The fact that several of the Republican Party plaintiffs ran for office under the auspices of the law they now claim is unconstitutional was not only noted by the state defendants but, they went on to argue, instrumental as to why the entire case should be tossed forthwith.
Again the reply brief at length [emphasis in original]
[The lawsuit] pleads no facts whatsoever showing any particularized, substantial interest held by any of the petitioners. Indeed, the only interest the [lawsuit] alleges will be harmed is the “interest of all citizens in having others comply with the law.” The [lawsuit] could not be clearer on this point: the only two paragraphs that come close to identifying an alleged “injury” confirm that the interest asserted by petitioners is an abstract interest in compliance with the law.
The [lawsuit] identifies no other purported harms.
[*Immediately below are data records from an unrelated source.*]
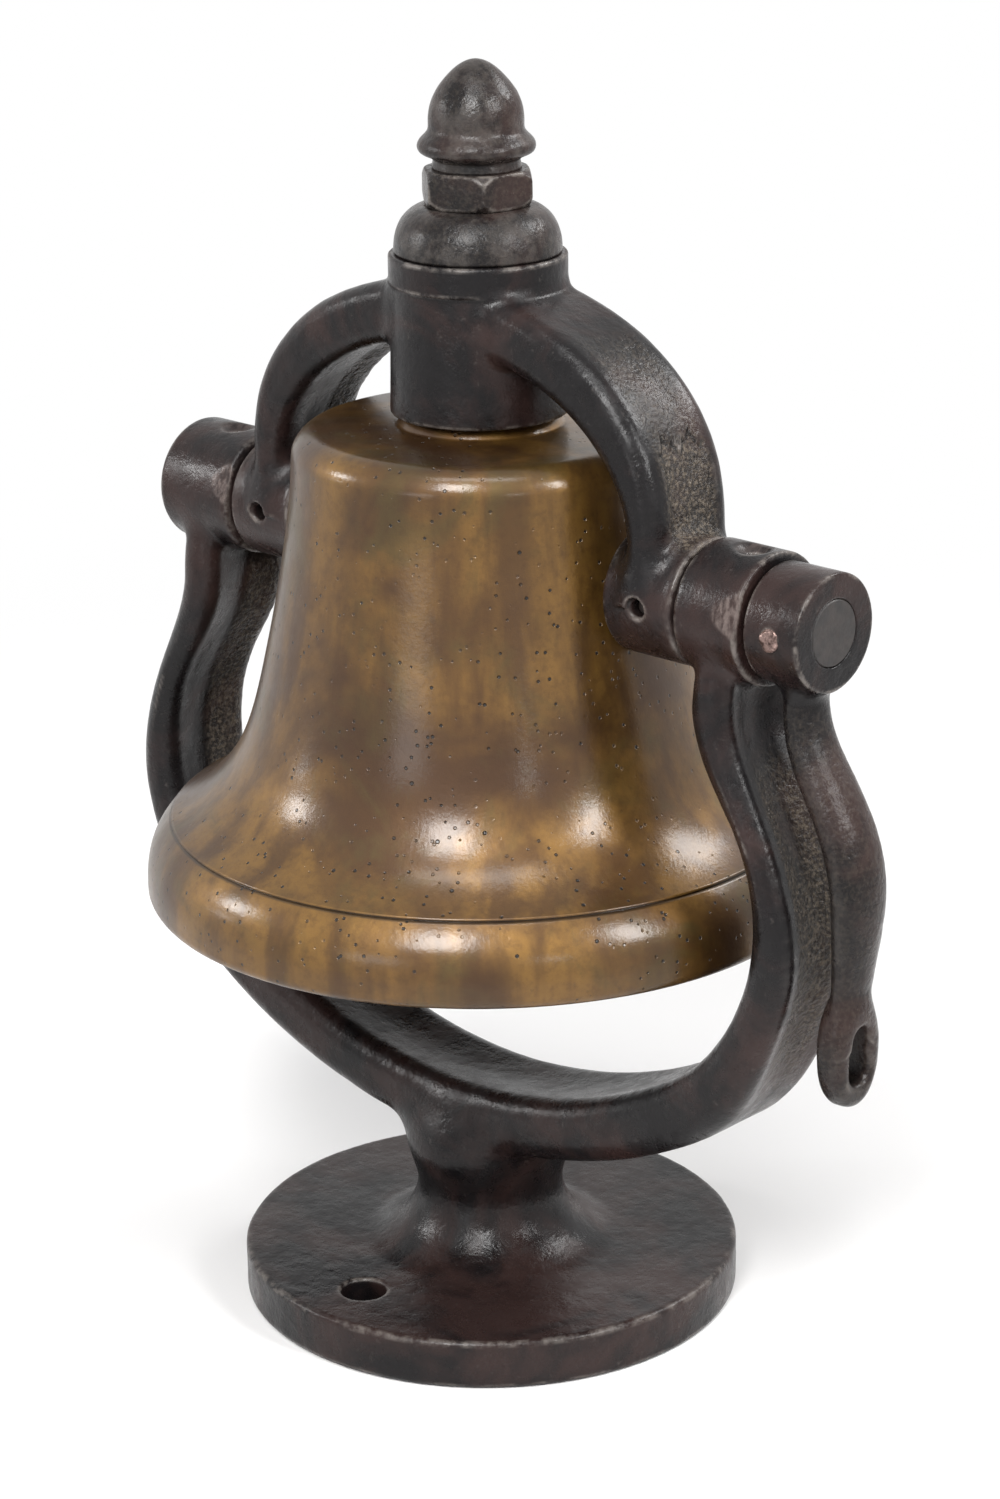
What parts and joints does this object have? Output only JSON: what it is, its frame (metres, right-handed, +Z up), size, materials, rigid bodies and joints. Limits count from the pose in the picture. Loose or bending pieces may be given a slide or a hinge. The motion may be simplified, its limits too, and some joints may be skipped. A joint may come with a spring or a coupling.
{
  "type": "locomotive bell",
  "caption": "Bronze locomotive bell hung in a cast-iron yoke that swings in a forked stand with a round foot, with a side crank for a pull rod and a clapper inside.",
  "frame": {"origin": "centre of the underside of the round foot, on the surface that it stands on", "axes": "+Z up through the bell, +X along the trunnion axis towards the crank, +Y towards the back"},
  "size_m": [0.3551, 0.254, 0.4723],
  "materials": {
    "cast_iron": "dark satin paint worn through on the edges, rough cast between smooth rims",
    "bell_bronze": "old polish with small dark pits",
    "bush_bronze": "oiled",
    "steel": "dull, oiled",
    "leather": "dark and pressed flat"
  },
  "bodies": {
    "stand": {"stand": "cast_iron", "left_bearing_bush": "bush_bronze", "right_bearing_bush": "bush_bronze"},
    "bell_and_yoke": {"yoke": "cast_iron", "left_trunnion_pin": "steel", "right_trunnion_shaft": "steel", "left_yoke_pin": "steel", "right_yoke_pin": "steel", "crank_arm": "cast_iron", "crank_pin": "steel", "bell": "bell_bronze", "crown_gasket": "leather", "inner_crown_washer": "steel", "dome_washer": "cast_iron", "hex_nut": "steel", "acorn_nut": "cast_iron", "bell_bolt": "steel", "clapper_pivot_pin": "steel", "clapper_split_pin": "steel"},
    "clapper": {"clapper_rod": "steel", "clapper_ball": "cast_iron", "clapper_ball_nut": "steel"}
  },
  "joints": [
    {"name": "bell_swing", "type": "hinge", "parent": "stand", "child": "bell_and_yoke", "pos_m": [0, 0, 0.295], "axis": [1, 0, 0], "continuous": true},
    {"name": "clapper_swing", "type": "hinge", "parent": "bell_and_yoke", "child": "clapper", "pos_m": [0, 0, 0.307], "axis": [1, 0, 0], "range_deg": [-33.5, 33.5]}
  ]
}
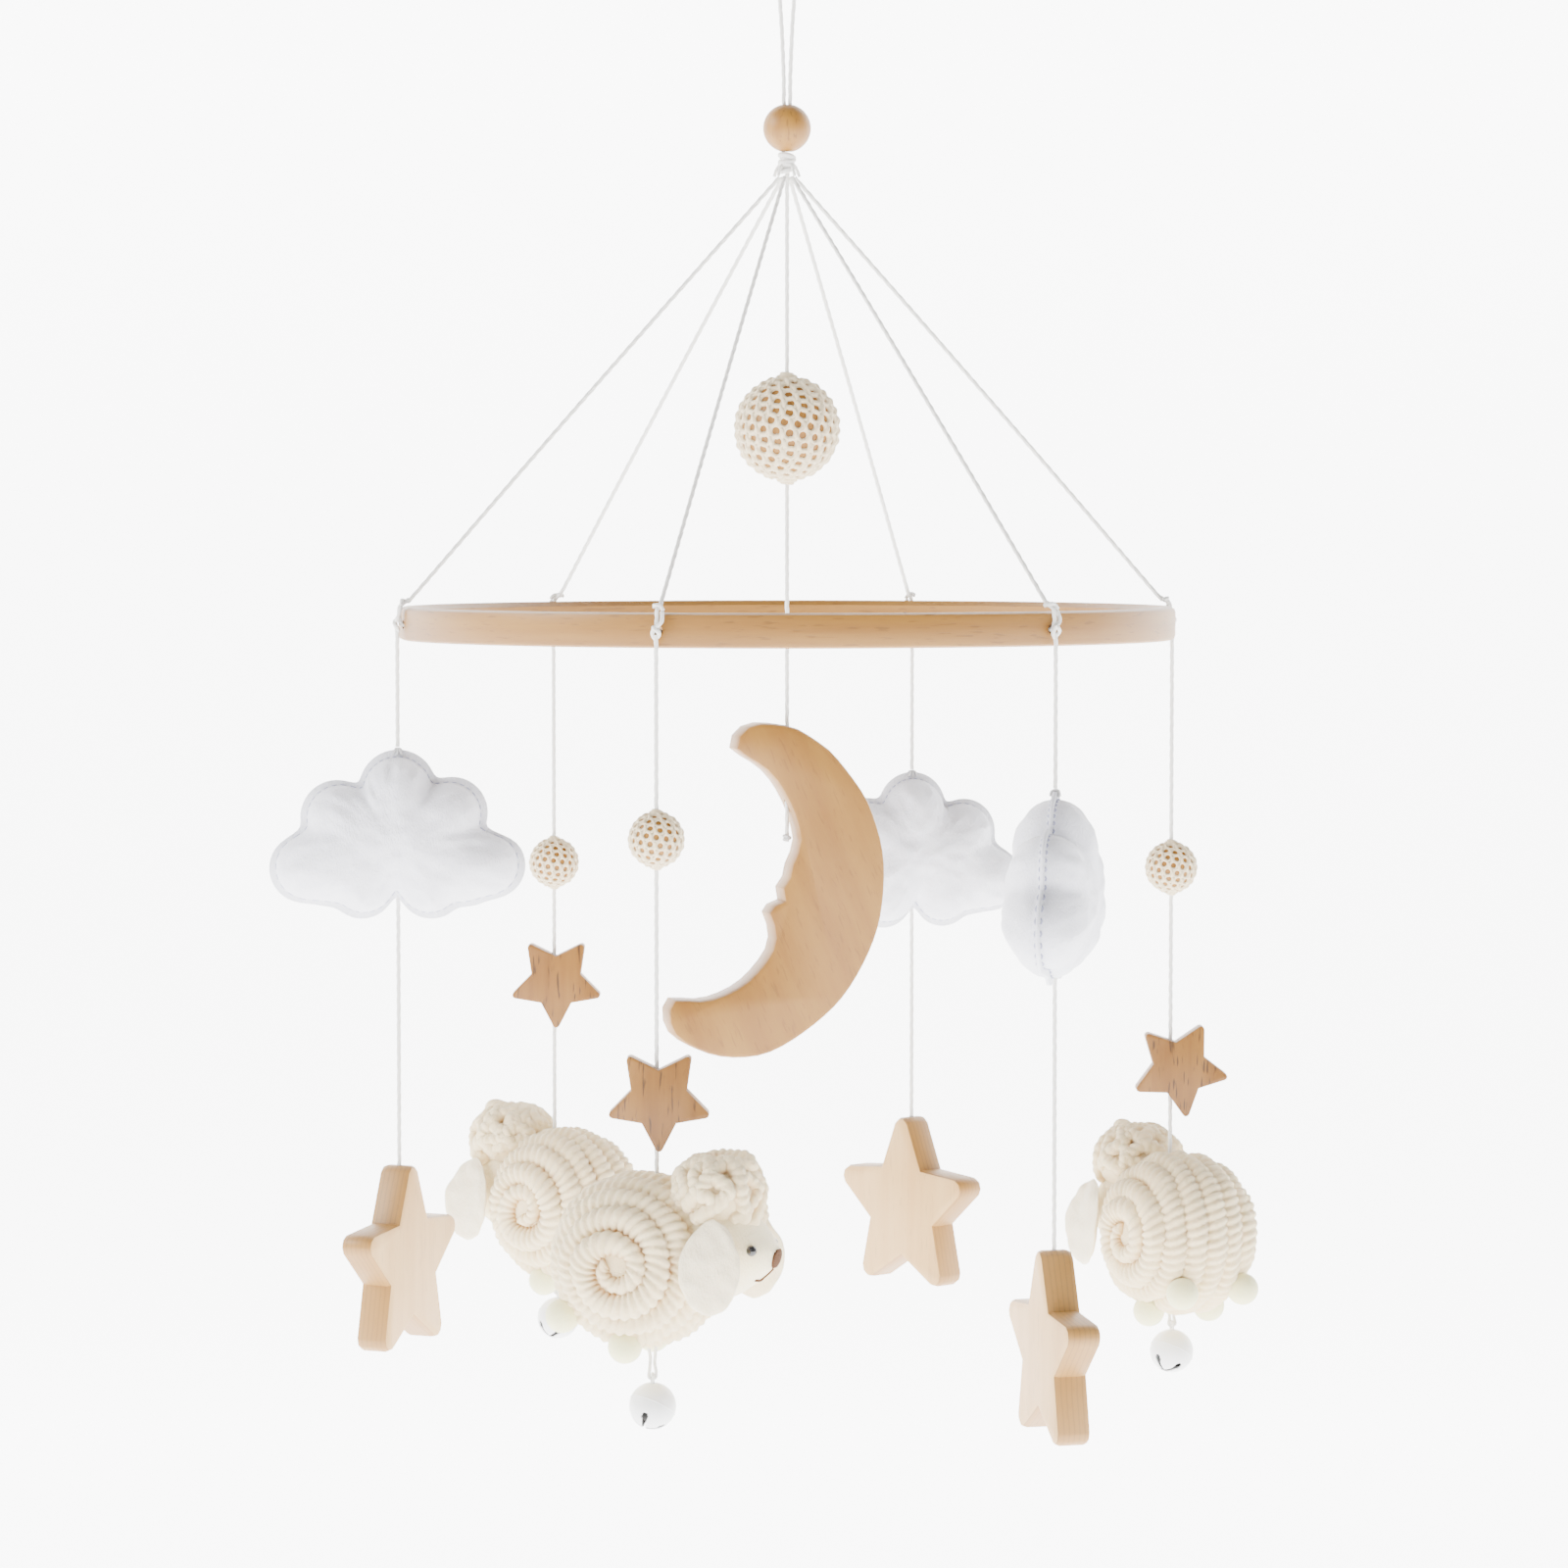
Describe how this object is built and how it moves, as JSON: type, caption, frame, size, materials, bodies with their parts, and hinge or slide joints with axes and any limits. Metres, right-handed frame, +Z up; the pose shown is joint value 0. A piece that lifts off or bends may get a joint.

Two of the petitioners, Representative Mike Kelly and Sean Parnell, are alleged to bring the lawsuit as candidates for federal office as well as voters/citizens. But the [lawsuit] nowhere alleges that they sustained any particularized injury as a result of Act 77. Not only that, but the Petition specifically avers that Representative Kelly was “re-elected” in the November 2020 election that was conducted under Act 77. Without well-pleaded facts showing a particularized, cognizable injury, there is no standing.
In other words, Kelly won his election and regardless of the legal niceties concerning the law itself, Act 77 clearly did not cause him any form of injury–legal or otherwise–according to Pennsylvania.
The reply brief goes on to argue that Kelly’s claims should also be dismissed because the lawsuit fails to state a claim, because the common law concept of “laches” precludes any relief for the plaintiffs and because the court itself lacks the jurisdiction, under the state election code, “to either change the general election’s results or halt certification of those results.”